The expression “collective collaboration” would then describe a situation when all the people in an enterprise, viewed as a whole, work together to support the defined mission of the enterprise, one where employees always have the common good in mind, whatever they do.

This might sound like Utopia; ideal but impracticable. However, the point here is merely that by improving collective collaboration, collaboration that goes beyond ones closest team(s), an enterprise can increase the sum of all contributions to the common good. It is not about achieving an ideal state, but rather about trying to minimize sub-optimization, duplicate work, waste, bad decision making, and so on that come as a result of teams focusing too much on their own goals.

Improving collective collaboration would require that the overall mission is clearly communicated and always present, but also that collective collaboration is reflected in values, objectives, practices and incentive models. This way, it will become a part of the culture of the enterprise. After having worked with IKEA for several years (an enterprise which actually consists of a multitude of organizations), I know how important this is (at the IKEA head office, you can't even go to the bathroom without seeing their mission and values).

The culture also needs to be characterized by participation, openness, trust, and recognition of all contributions by teams and individuals that increase the common good. These, to me, are all core Enterprise 2.0 principles.

In my next post, I will use a number of illustrations to illustrate how collective collaboration can be improved with the help from Enterprise 2.0 technologies.


  1. Not enough space to thoroughly play this out, but the situation you are describing has multiple applications in networking theory and analysis, in which the connections and interactions among multiple nodes can facilitate the sharing of information within and beyond specific team configurations.
    And, needless to say, information technologies can both shape and accelerate these interactions, all within a shared framework of common vision or values.

  2. Thanks for the quote - much appreciated!

    What you're hitting up against here is much the same as we've struggled with in enterprise-architecture: you've managed to break free from 'E2.0=IT', you now need to break free from 'E2.0=the Organisation'. Enterprise-architecture is the architecture of the enterprise, not the organisation; the same distinction needs to apply to E2.0 as well.

    Unfortunately that FEAF definition of 'enterprise' doesn't enough emphasise that in this context the enterprise is always larger than the organisation - it always extends outwards to 'colleagues' (in your diagram), otherwise it's not an 'enterprise', it's just a (literally) narcissistic view of the organisation itself. Often it's easiest to show this extension-beyond-the-organisation as a series of concentric circles (as you've done in the diagram, and as I did in my 'What is an enterprise?' presentation), but in reality the collective is more like a meshwork of intersecting sets, each with their own focus and special interests.

    The linking factor for all of these diverse interests - what makes it into a shared enterprise, in fact - is the common-denominator intersection of all those respective values.
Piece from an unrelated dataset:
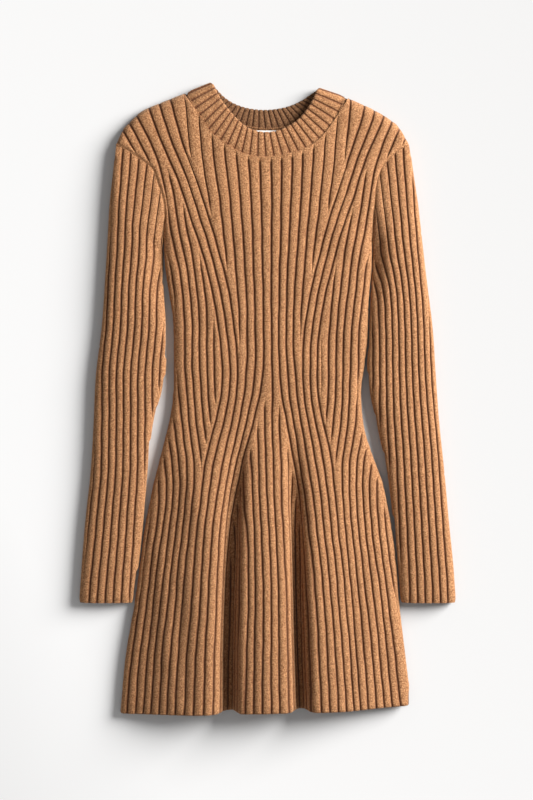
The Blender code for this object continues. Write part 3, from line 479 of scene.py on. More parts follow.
def cloth_height(x, y):
    """Inner side of the front with its creases, which leave the edges where they are."""
    x, y = np.broadcast_arrays(np.asarray(x, float), np.asarray(y, float))
    level = front_height(x, y)
    near = np.minimum(x - EDGES["left"](y), EDGES["right"](y) - x)
    free = ease((near - CREASE_MARGIN) / CREASE_REACH)
    free = free * ease((shoulder_y(x) - y - SHOULDER_MARGIN) / SHOULDER_REACH)
    return level + free * crease_height(x, y)


# ================================================================ knit in keyed rows

class Line:
    """A fine line across a piece, which gives points by the distance along it."""

    def __init__(self, x, y, z):
        moved = np.sqrt(np.diff(x)**2 + np.diff(y)**2 + np.diff(z)**2) > 1e-6
        keep = np.concatenate(([True], moved))
        self.x, self.y, self.z = x[keep], y[keep], z[keep]
        steps = np.sqrt(np.diff(self.x)**2 + np.diff(self.y)**2 + np.diff(self.z)**2)
        self.s = np.concatenate(([0.0], np.cumsum(steps)))
        dx, dz = np.gradient(self.x), np.gradient(self.z)
        size = np.hypot(dx, dz)
        self.nx, self.nz = -dz / size, dx / size

    def points(self, s, out):
        """Points at distances s, each moved out along the cloth's own normal."""
        columns = (self.x, self.y, self.z, self.nx, self.nz)
        x, y, z, nx, nz = (np.interp(s, self.s, column) for column in columns)
        size = np.hypot(nx, nz)
        return np.stack([x + out * nx / size, y, z + out * nz / size], axis=1)

    def crossing(self, guide):
        """Distance along the line where a guide line, x by y, crosses it."""
        past = self.x - guide(self.y)
        i = int(np.argmax(past >= 0))
        if i == 0:
            return self.s[0] if past[0] >= 0 else self.s[-1]
        share = past[i - 1] / (past[i - 1] - past[i])
        return self.s[i - 1] + share * (self.s[i] - self.s[i - 1])


class Knit:
    """A closed wall of knit.

    Each row is a list of keyed points; a point whose key is in one row alone closes in a triangle,
    so a rib may start or end at any row.  Every point also has its share across its rib and its
    place along the rib, for the pattern of the stitches.
    """

    def __init__(self):
        self.places, self.across, self.along, self.faces = [], [], [], []
        self.outer, self.inner = [], []

    def add(self, keys, points, across, along):
        start = len(self.places)
        self.places.extend(points)
        self.across.extend(across)
        self.along.extend(along)
        return [(key, start + i) for i, key in enumerate(keys)]

    def add_row(self, outer, inner):
        self.outer.append(self.add(*outer))
        self.inner.append(self.add(*inner))

    def face(self, *corners):
        distinct = list(dict.fromkeys(corners))
        if len(distinct) > 2:
            self.faces.append(distinct)

    def zip_rows(self, first, second):
        first_keys = {key for key, _ in first}
        second_keys = {key for key, _ in second}
        i = j = 0
        while i < len(first) - 1 or j < len(second) - 1:
            next_first = first[i + 1][0] if i < len(first) - 1 else None
            next_second = second[j + 1][0] if j < len(second) - 1 else None
            if next_first is not None and next_first == next_second:
                self.face(first[i][1], first[i + 1][1], second[j + 1][1], second[j][1])
                i, j = i + 1, j + 1
            elif next_first is not None and next_first not in second_keys:
                self.face(first[i][1], first[i + 1][1], second[j][1])
                i += 1
            else:
                if next_second is None or next_second in first_keys:
                    raise ValueError(f"rows in different order at {next_second}")
                self.face(first[i][1], second[j + 1][1], second[j][1])
                j += 1

    def close(self, ring=False):
        for rows in (self.outer, self.inner):
            for first, second in zip(rows, rows[1:]):
                self.zip_rows(first, second)
        for end in (0, -1):
            self.zip_rows(self.outer[end], self.inner[end])
        if ring:
            return
        for side in (0, -1):
            rims = [(outer[side][1], inner[side][1]) for outer, inner in zip(self.outer, self.inner)]
            for (a, b), (c, d) in zip(rims, rims[1:]):
                self.face(a, b, d, c)

    def finish(self, name, material):
        return make_piece(name, np.array(self.places), self.faces, material,
                          (np.array(self.across), np.array(self.along)))


NEAR_SHARE = 0.32           # on a face with a corner past FAR_SHARE of one rib, a corner below this
FAR_SHARE = 0.7             # is one of the next rib, and is counted from the same gutter


def make_piece(name, places, faces, material, pattern=None):
    """A mesh object with its faces outwards, and the stitch pattern's map where there is one."""
    mesh = bpy.data.meshes.new(name)
    mesh.from_pydata(((places + SHIFT) * MM).tolist(), [], faces)
    work = bmesh.new()
    work.from_mesh(mesh)
    bmesh.ops.recalc_face_normals(work, faces=work.faces)
    work.to_mesh(mesh)
    work.free()
    if pattern is not None:
        corners = np.zeros(len(mesh.loops), int)
        mesh.loops.foreach_get("vertex_index", corners)
        across, along = pattern[0][corners], pattern[1][corners]
        starts = np.zeros(len(mesh.polygons), int)
        mesh.polygons.foreach_get("loop_start", starts)
        wide = np.maximum.reduceat(across, starts)
        sizes = np.diff(np.append(starts, len(corners)))
        far_side = (across < NEAR_SHARE) & (np.repeat(wide, sizes) > FAR_SHARE)
        across = np.where(far_side, 1.0 - across, across)
        layer = mesh.uv_layers.new(name="stitches")
        layer.uv.foreach_set("vector", np.stack([across, along * MM], axis=1).ravel())
    mesh.shade_smooth()
    mesh.set_sharp_from_angle(angle=math.radians(60))
    mesh.materials.append(material)
    piece = bpy.data.objects.new(name, mesh)
    bpy.context.scene.collection.objects.link(piece)
    return piece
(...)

This is why clarity on vision and values is so crucial to enterprise-architectures, as they define the shared focus of the enterprise, in exactly the same sense that a set of formal rules defines the bounds of the organisation.

    And it's also the divergence of interests and values that enables collective movement and growth, and prevents a stultifying 'groupthink'. The term 'collaboration' does carry an aura of 'groupthink' about it, of lock-step robot-work; combining it instead with 'collective', as 'collective collaboration', does help to break free of that trap, but perhaps in some ways because the loose anarchic federation of a collective is not as rigidly 'collective' as is the organisation!

    A key problem here is that the enterprise and the organisation are not the same - they have fundamentally different structures, boundaries and responsibilities. Unfortunately, many business-folks would like to believe that they are the same, because it gives a comforting illusion of extending their 'control' (a concept which does make sense within an organisation) out into the enterprise (where attempts at 'control' will guarantee failure). One of the dangers for E2.0 is that it highlights the fact that many of the old notions of 'control' not only are but always have been a dangerous delusion.

    Few people can easily cope with seeing their delusions shattered - hence the often-irrational and overly-defensive responses of many managers to what to us would seem perfectly reasonable uses of E2.0 and the like. Explaining the difference between 'organisation' and 'enterprise', and how they intersect, can often reduce the level of covert emotion, and make it much easier to enable your 'collective collaboration'.

  3. Thank you both for great comments.

    Ken, you are right about there being a clear link to this situation and networking theory and analysis. I am currently working on the second post where I describe how Enterprise 2.0 technologies such as social networking can facilitate collective collaboration.

    Tom, reading your comment made me read the post with new eyes and discover that I used the term "organization" where I should have used the term "enterprise". The case I referred to in the post, IKEA, actually consists of a number of different organizations. What brings these organizations together and makes everybody see it as ONE company is the shared mission, values, and so forth.